*What this task involves*:
Using the data beneath this instruction, retype only the lines from the one that contains "punch_eyelets(parts)" down to the one that contains "from mathutils.geometry import", both included, exactly as they appear.

*Source material*:
☆ ☆ ☆

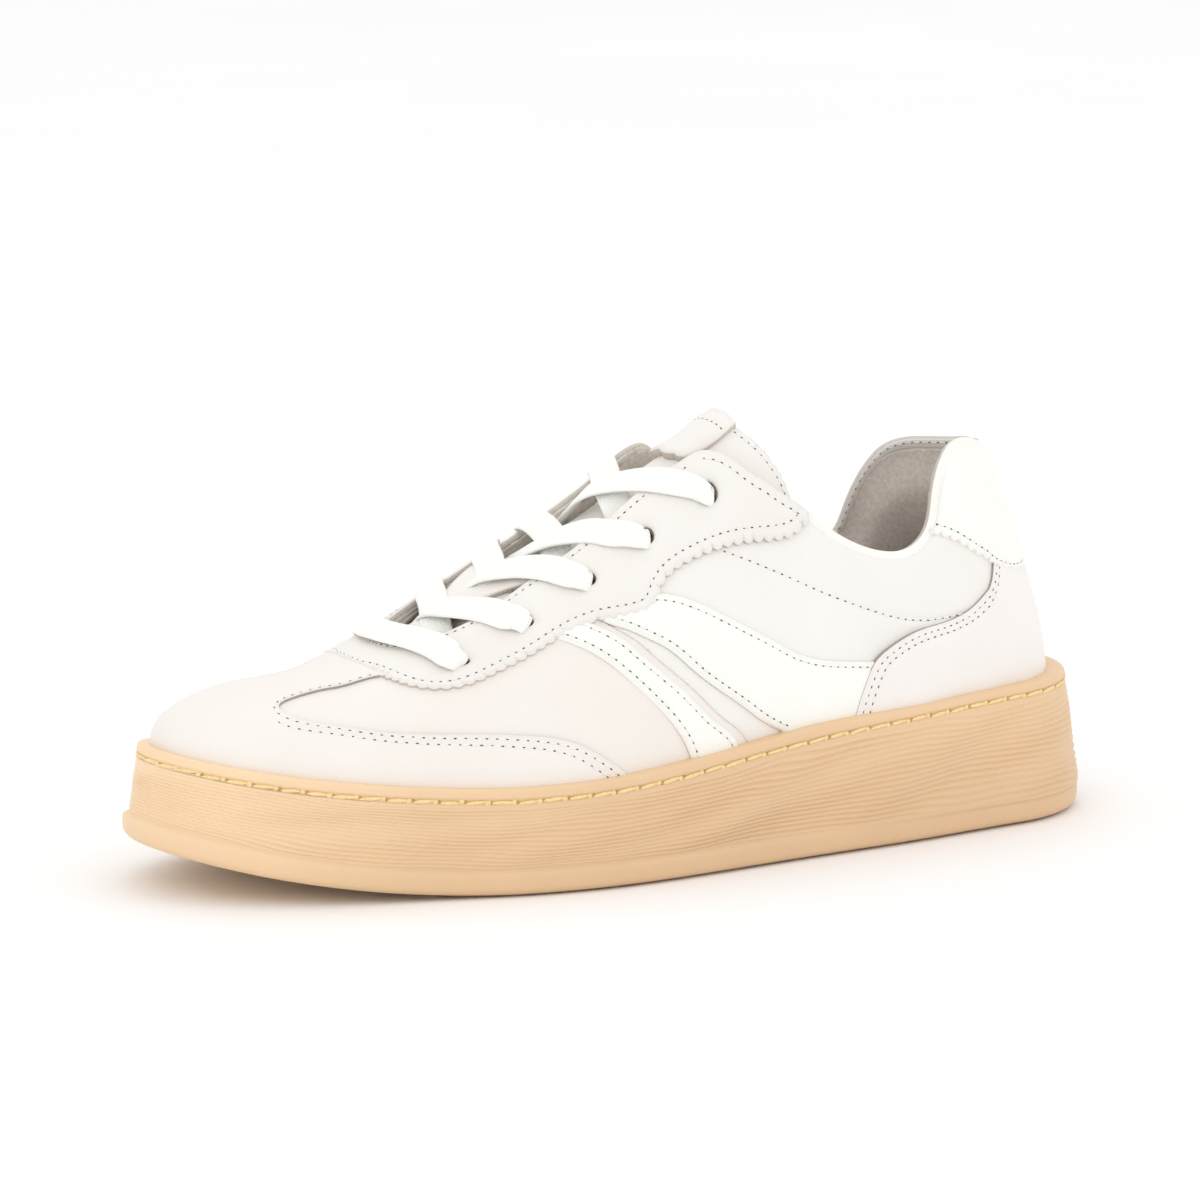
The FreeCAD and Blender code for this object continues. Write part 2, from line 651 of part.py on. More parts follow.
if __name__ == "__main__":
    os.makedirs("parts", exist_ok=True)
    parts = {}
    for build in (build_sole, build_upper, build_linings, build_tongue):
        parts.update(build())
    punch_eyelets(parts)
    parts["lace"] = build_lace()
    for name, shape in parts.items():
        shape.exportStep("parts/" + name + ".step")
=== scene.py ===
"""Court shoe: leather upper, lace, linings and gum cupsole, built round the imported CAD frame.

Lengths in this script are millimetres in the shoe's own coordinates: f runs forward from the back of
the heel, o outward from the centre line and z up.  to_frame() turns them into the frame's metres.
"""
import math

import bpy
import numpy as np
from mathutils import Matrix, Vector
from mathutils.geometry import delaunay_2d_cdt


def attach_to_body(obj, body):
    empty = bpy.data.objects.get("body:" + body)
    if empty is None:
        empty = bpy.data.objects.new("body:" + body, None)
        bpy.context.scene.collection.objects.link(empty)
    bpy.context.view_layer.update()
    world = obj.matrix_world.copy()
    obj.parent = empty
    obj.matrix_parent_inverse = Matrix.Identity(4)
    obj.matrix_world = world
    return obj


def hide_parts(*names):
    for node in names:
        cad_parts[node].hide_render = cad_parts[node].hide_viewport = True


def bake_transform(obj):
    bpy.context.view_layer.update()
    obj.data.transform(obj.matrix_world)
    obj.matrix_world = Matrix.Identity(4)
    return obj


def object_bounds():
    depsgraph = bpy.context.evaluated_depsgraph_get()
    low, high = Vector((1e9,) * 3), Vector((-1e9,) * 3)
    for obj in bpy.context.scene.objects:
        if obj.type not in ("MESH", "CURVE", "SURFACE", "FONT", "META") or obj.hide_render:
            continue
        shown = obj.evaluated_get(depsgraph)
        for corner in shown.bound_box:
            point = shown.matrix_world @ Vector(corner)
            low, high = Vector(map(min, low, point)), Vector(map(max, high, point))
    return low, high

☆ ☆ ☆

*The reply*:
    punch_eyelets(parts)
    parts["lace"] = build_lace()
    for name, shape in parts.items():
        shape.exportStep("parts/" + name + ".step")
=== scene.py ===
"""Court shoe: leather upper, lace, linings and gum cupsole, built round the imported CAD frame.

Lengths in this script are millimetres in the shoe's own coordinates: f runs forward from the back of
the heel, o outward from the centre line and z up.  to_frame() turns them into the frame's metres.
"""
import math

import bpy
import numpy as np
from mathutils import Matrix, Vector
from mathutils.geometry import delaunay_2d_cdt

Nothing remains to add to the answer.